"Но чем ты можешь быть занята, детка?"
Ощущение ирреальности происходящего вновь попыталось вползти в нее, и она задумалась о том, сколько же человеческий мозг может вынести перед тем, как лопнуть, словно старая изношенная резинка. Мои родители умерли, но я могу примириться с этим. Какая-то жуткая болезнь охватила всю страну, может быть, весь мир, пожиная праведных и неправедных — и я могу примириться с этим. Я копаю яму в саду, который мой отец пропалывал еще только неделю назад, и когда яма будет достаточно глубокой, я похороню его в ней — и я думаю, что смогу примириться с этим. Но Гарольд Лаудер в "Кадиллаке" Роя Брэннигана, пожирающий меня глазами и называющий меня "деткой"? Я не знаю, Господи. Я просто не знаю.

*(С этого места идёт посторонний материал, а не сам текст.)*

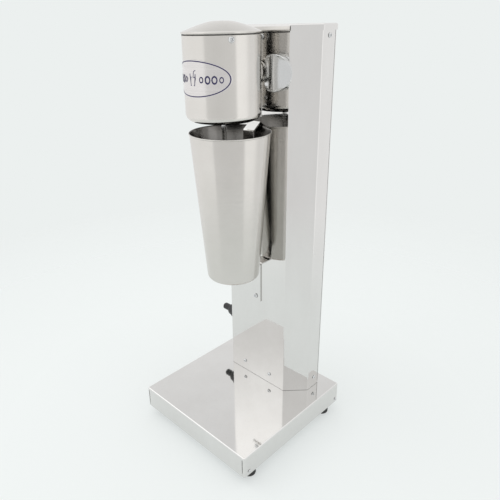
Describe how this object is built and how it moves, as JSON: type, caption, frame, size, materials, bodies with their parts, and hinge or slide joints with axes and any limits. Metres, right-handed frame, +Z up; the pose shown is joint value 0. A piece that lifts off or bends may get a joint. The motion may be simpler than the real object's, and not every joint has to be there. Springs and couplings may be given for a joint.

"Гарольд", — сказала она терпеливо. "Я тебе никакая не детка. Я на пять лет старше тебя. Физически невозможно, чтобы я была твоей деткой".
"Просто такое выражение", — сказал он, слегка зажмурившись от ее спокойной ярости. "В любом случае, что это там такое? Вон та яма?"
"Могила. Для моего отца".
"Ааа", — протянул Гарольд тихим, встревоженным голосом.
"Хочу пойти попить воды. Честно говоря, Гарольд, я дожидаюсь того момента, когда ты уйдешь. Я не в духе".
"Понимаю", — сказал он напряженно. "Но Фрэн… в саду?"
Она уже пошла к дому, но, услышав его слова, яростно обернулась. "Ну, и что ты предлагаешь? Положить его в гроб и дотащить до кладбища? Но зачем все это? Он
Она расплакалась. Повернувшись, она побежала на кухню, зная, что Гарольд будет смотреть на ее покачивающиеся ягодицы, накапливая материал для порнофильма, постоянно прокручивающегося у него в голове.
Она закрыла за собой дверь, подошла к раковине и быстро выпила три стакана холодной воды подряд.
"Фрэн?" — донесся до нее неуверенный, тихий голос.
Она обернулась и сквозь стекло двери увидела Гарольда. Он выглядел озабоченно и несчастно, и Фрэн внезапно почувствовала к нему жалость. Гарольд Лаудер, разъезжающий по этому печальному, опустевшему городу в "Кадиллаке" Роя Брэннигана, Гарольд Лаудер, у которого, возможно, в жизни не было ни одного свидания, одержимый чувством, которое он, наверное, сам определял, как презрение к миру. К свиданиям, девушкам, друзьям — ко всему. В том числе, и это уж наверняка, к самому себе.
"Извини, Гарольд".
"Нет, я сам виноват. Послушай, если ты не против, я могу помочь".
"Спасибо, но лучше мне сделать это одной. Это…"
"Это личное. Конечно, я понимаю".
Она могла достать свитер из шкафа на кухне, но, разумеется, он понял бы, зачем она это сделала, а ей не хотелось снова смущать его. Гарольд изо всех сил пытался держаться, как хороший мальчик, что несколько напоминало попытки говорить на иностранном языке. Она вышла из дома, и мгновение они стояли вместе и смотрели на сад и на яму с разбросанной вокруг землей.
"Что ты собираешься делать?" — спросила она Гарольда.
"Не знаю", — сказал он. "Знаешь…" Он запнулся.